Return exactly the lines that run from the beginning through the line containing "# The origin", both included, and no others.

-- -- --

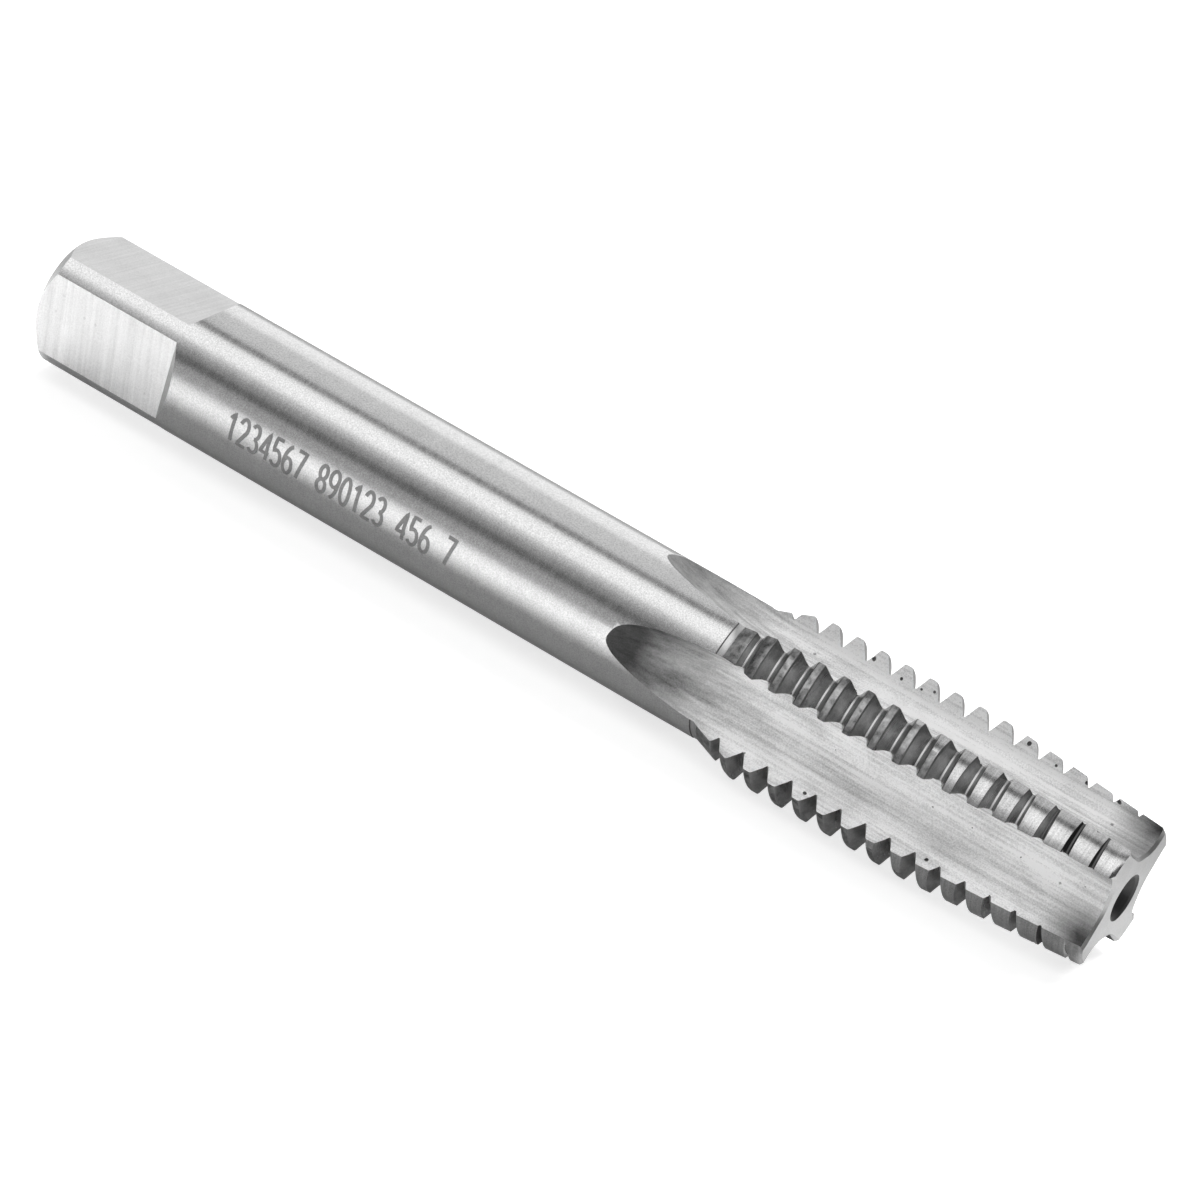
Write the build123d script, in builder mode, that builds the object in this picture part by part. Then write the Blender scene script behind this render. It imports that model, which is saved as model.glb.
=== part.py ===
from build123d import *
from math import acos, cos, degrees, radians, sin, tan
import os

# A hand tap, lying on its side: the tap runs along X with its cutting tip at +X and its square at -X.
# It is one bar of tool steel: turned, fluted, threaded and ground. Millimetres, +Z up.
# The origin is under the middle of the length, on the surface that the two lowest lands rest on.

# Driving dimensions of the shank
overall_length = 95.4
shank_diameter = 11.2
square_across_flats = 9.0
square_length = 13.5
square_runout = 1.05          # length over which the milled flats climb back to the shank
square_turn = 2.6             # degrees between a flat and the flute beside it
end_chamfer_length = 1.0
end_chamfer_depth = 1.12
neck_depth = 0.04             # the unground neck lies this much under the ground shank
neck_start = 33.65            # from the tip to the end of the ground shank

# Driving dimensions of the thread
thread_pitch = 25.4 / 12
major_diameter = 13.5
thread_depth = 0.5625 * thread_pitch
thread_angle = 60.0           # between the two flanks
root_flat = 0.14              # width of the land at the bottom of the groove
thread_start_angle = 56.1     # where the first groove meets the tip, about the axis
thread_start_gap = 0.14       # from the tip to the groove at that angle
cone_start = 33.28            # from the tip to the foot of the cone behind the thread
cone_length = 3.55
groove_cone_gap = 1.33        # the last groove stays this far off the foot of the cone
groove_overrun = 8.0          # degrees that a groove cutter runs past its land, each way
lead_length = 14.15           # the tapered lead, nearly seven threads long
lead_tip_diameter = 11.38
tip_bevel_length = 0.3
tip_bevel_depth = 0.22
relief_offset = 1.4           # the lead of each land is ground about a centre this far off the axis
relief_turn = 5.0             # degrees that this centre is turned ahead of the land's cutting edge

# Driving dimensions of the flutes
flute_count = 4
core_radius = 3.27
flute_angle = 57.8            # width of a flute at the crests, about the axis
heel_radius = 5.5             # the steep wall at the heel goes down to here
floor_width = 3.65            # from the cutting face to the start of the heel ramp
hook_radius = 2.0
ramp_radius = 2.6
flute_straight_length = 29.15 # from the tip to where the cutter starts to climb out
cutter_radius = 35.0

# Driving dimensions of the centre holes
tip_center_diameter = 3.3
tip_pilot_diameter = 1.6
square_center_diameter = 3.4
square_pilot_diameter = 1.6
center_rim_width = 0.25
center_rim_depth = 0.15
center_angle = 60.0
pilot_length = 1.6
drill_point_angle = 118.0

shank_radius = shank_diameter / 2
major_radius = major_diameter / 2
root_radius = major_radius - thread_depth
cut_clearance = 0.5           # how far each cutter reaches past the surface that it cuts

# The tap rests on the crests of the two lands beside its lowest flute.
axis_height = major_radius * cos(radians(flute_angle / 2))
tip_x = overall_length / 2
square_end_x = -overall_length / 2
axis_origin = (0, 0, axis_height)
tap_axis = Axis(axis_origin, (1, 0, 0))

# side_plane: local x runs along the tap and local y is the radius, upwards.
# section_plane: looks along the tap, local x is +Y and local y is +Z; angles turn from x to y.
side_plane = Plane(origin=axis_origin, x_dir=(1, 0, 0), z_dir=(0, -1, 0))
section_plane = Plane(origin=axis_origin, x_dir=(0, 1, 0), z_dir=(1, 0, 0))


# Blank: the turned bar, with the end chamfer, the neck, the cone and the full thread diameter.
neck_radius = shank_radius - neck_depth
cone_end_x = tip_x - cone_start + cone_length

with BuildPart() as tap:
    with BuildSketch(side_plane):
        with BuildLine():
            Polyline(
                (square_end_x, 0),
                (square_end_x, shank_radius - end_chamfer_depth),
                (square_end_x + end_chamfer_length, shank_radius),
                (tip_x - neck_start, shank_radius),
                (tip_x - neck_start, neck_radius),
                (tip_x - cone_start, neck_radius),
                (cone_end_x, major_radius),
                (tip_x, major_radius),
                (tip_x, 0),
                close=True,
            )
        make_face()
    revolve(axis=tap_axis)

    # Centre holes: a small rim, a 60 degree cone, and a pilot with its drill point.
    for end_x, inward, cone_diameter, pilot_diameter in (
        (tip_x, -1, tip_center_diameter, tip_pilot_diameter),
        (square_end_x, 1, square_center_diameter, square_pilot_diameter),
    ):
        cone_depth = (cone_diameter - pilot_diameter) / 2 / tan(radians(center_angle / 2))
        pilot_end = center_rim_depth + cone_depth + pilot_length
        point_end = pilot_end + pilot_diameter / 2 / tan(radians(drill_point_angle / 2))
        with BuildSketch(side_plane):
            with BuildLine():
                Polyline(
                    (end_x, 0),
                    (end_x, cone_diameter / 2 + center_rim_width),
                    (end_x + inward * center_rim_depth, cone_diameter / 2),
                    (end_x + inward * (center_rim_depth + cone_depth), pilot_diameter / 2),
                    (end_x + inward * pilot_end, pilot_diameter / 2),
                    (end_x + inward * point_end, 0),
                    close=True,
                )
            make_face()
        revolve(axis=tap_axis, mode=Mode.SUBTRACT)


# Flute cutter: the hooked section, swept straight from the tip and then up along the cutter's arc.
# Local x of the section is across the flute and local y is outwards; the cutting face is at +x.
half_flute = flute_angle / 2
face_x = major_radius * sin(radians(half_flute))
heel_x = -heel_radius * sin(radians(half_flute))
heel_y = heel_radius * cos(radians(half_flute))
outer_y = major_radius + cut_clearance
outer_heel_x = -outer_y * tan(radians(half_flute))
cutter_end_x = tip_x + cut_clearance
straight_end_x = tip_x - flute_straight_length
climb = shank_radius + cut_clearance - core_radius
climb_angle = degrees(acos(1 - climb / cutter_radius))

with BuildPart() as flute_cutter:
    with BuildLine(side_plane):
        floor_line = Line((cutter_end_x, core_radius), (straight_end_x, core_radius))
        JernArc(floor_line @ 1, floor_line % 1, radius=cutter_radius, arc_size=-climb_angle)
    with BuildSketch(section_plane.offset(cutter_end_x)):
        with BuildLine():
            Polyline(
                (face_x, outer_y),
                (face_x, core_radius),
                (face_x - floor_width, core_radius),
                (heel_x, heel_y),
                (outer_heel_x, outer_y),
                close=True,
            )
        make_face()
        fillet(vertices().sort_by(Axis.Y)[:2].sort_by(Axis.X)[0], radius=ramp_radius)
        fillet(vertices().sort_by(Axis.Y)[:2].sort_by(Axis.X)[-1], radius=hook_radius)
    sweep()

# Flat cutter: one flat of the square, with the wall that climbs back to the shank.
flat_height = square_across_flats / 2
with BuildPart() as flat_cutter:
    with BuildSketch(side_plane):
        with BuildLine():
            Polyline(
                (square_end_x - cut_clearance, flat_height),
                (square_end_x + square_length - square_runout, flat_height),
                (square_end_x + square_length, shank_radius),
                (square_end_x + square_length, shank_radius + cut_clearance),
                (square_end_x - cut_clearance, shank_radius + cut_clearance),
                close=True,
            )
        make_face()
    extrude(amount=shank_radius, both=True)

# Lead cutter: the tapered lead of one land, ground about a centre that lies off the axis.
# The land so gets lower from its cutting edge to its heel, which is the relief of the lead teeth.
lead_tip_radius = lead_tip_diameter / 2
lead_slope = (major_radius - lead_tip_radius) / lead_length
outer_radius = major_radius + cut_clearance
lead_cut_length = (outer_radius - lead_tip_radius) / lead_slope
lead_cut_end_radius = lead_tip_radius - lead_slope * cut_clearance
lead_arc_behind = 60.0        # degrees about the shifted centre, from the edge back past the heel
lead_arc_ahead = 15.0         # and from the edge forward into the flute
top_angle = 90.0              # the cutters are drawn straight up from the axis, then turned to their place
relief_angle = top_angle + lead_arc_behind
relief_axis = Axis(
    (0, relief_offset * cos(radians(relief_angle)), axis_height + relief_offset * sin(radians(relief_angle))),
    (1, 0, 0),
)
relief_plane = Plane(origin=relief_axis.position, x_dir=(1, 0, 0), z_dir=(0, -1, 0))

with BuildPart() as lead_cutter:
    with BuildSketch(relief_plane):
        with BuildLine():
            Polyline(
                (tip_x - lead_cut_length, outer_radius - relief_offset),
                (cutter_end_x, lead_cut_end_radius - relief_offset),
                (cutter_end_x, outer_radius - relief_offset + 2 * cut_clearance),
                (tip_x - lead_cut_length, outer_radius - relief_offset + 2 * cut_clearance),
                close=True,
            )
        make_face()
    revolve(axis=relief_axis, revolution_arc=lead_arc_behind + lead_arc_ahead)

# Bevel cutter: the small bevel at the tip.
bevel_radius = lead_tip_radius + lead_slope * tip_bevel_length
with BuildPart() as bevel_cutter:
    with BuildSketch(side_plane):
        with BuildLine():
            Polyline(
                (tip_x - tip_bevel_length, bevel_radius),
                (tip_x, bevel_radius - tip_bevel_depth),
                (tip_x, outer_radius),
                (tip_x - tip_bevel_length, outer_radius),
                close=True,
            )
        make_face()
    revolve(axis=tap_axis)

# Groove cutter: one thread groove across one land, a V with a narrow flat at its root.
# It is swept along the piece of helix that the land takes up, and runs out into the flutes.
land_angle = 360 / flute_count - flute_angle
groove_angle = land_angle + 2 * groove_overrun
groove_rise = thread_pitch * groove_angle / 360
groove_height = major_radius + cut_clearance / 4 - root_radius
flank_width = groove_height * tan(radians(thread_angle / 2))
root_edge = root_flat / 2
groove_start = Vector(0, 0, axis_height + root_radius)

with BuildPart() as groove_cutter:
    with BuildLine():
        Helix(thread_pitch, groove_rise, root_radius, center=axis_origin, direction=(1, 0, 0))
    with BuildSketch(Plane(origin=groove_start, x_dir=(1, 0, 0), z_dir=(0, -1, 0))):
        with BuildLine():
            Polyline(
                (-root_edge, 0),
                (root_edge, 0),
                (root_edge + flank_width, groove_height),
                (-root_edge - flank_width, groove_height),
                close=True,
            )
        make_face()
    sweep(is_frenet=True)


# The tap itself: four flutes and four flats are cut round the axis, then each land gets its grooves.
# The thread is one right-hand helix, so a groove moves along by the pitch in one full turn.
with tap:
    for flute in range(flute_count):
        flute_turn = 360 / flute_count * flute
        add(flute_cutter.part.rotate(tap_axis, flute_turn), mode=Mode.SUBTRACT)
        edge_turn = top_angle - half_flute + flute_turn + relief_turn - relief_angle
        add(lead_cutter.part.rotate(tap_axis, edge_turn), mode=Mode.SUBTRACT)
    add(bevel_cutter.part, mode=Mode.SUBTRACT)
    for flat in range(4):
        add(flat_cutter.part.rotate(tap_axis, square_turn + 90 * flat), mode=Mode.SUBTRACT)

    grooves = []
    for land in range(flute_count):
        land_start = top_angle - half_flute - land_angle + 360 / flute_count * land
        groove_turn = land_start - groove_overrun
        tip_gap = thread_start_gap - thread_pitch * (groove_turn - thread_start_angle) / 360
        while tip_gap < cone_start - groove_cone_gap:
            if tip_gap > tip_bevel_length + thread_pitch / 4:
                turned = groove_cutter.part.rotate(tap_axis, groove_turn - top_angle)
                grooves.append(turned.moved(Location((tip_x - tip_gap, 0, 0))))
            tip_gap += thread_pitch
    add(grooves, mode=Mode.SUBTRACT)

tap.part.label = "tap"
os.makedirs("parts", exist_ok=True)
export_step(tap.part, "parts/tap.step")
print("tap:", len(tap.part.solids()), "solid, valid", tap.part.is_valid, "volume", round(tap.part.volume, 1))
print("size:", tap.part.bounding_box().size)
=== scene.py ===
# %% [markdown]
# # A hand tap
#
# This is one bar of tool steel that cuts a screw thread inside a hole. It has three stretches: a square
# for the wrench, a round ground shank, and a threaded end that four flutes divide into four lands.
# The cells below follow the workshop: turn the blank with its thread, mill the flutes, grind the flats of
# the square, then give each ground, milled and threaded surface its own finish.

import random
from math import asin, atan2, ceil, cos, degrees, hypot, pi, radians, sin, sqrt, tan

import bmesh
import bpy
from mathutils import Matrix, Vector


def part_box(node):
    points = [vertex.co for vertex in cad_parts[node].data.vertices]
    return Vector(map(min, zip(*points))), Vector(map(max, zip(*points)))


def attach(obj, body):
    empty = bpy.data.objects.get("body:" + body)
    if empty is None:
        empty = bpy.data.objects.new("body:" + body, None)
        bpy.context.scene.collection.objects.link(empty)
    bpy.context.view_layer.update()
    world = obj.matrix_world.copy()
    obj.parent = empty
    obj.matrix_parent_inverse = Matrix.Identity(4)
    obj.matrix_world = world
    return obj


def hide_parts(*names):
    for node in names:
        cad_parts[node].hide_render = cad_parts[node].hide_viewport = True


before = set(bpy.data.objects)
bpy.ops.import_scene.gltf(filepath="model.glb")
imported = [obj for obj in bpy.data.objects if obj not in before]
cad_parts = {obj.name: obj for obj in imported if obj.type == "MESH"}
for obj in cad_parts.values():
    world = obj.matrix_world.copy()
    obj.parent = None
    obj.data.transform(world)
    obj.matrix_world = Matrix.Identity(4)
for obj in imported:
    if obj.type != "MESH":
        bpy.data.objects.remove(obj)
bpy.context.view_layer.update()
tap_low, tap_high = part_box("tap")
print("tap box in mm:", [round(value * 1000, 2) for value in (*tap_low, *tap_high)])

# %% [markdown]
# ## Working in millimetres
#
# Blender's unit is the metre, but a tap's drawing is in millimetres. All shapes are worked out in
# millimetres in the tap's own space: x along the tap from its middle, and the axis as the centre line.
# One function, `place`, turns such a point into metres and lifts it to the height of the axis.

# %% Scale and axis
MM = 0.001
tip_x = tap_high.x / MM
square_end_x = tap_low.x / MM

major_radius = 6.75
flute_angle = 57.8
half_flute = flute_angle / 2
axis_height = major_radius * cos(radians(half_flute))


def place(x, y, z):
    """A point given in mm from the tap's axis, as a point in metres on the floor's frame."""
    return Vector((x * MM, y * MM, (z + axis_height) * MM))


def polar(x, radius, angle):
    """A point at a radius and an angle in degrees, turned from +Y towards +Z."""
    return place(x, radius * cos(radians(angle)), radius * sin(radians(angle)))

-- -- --

▶ **Written answer**:
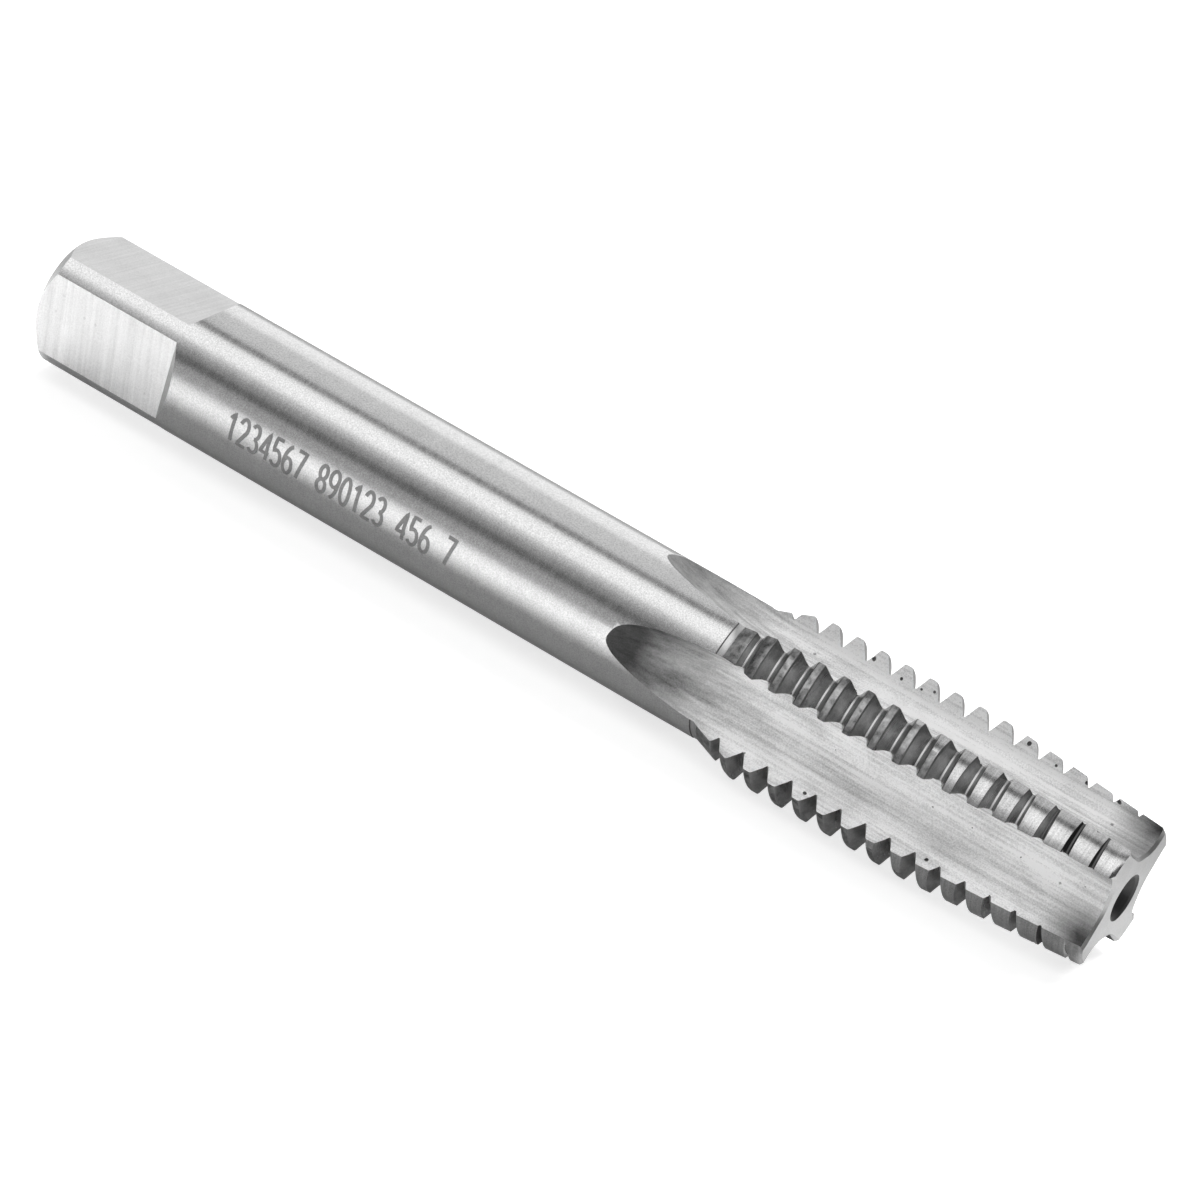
Write the build123d script, in builder mode, that builds the object in this picture part by part. Then write the Blender scene script behind this render. It imports that model, which is saved as model.glb.
=== part.py ===
from build123d import *
from math import acos, cos, degrees, radians, sin, tan
import os

# A hand tap, lying on its side: the tap runs along X with its cutting tip at +X and its square at -X.
# It is one bar of tool steel: turned, fluted, threaded and ground. Millimetres, +Z up.
# The origin is under the middle of the length, on the surface that the two lowest lands rest on.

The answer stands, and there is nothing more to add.